The mayor, of course, has been in campaign mode since he took office because he only sees the universe in Manichean terms: us vs. them, my team vs. your team. In the world of competitive team sports, unlike the world of political governance, one doesn’t compromise with the other squad. One tries to defeat it.

Yet what happens when Team Ford (“Ford Nation” is a misnomer) begins to operationalize its come-from-behind victory fantasy? Many questions should arise that have nothing to do with crack. One of the more intriguing problems for journalists covering what’s left of the Ford administration will be determining how much of the work being done inside his office is actually about assembling a campaign machine. Were these new staffers hired to advance a policy agenda tailored for governing through the rest of Ford’s term, or have they been tasked with helping him prepare for the 2014 campaign?

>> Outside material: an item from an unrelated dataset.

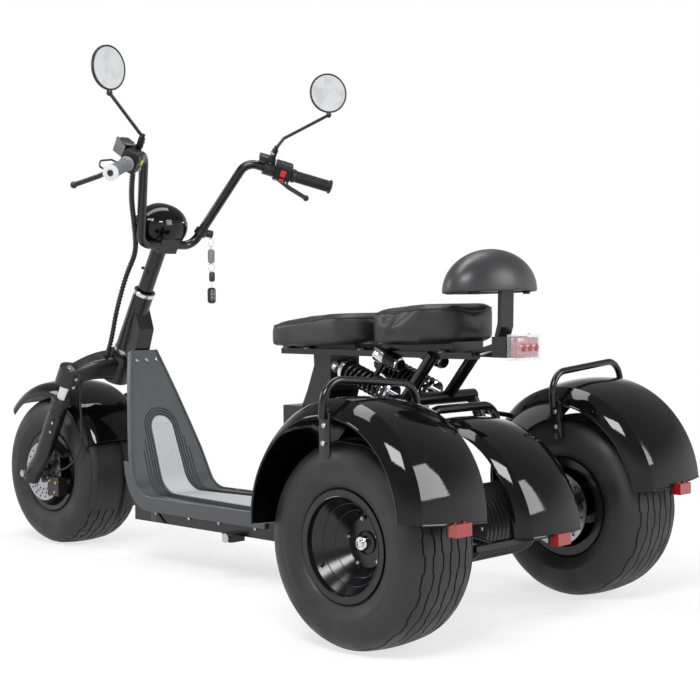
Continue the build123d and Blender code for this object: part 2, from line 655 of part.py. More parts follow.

It’s a key detail. After all, the 2014 election period doesn’t official begin for seven months, and the resources of the mayor’s office should never be used to build a campaign. (Indeed, Ford has barked at length about how councillors use their office budget to put out promotional materials meant to ensure their re-election.)

So from where I sit, Ford’s new response to the crack scandal could and should raise tough questions about whether he’s begun to use tax dollars for partisan purposes. As anyone concerned about fair elections will concede, there’s nothing more important, if you pardon the metaphor, than a level playing field.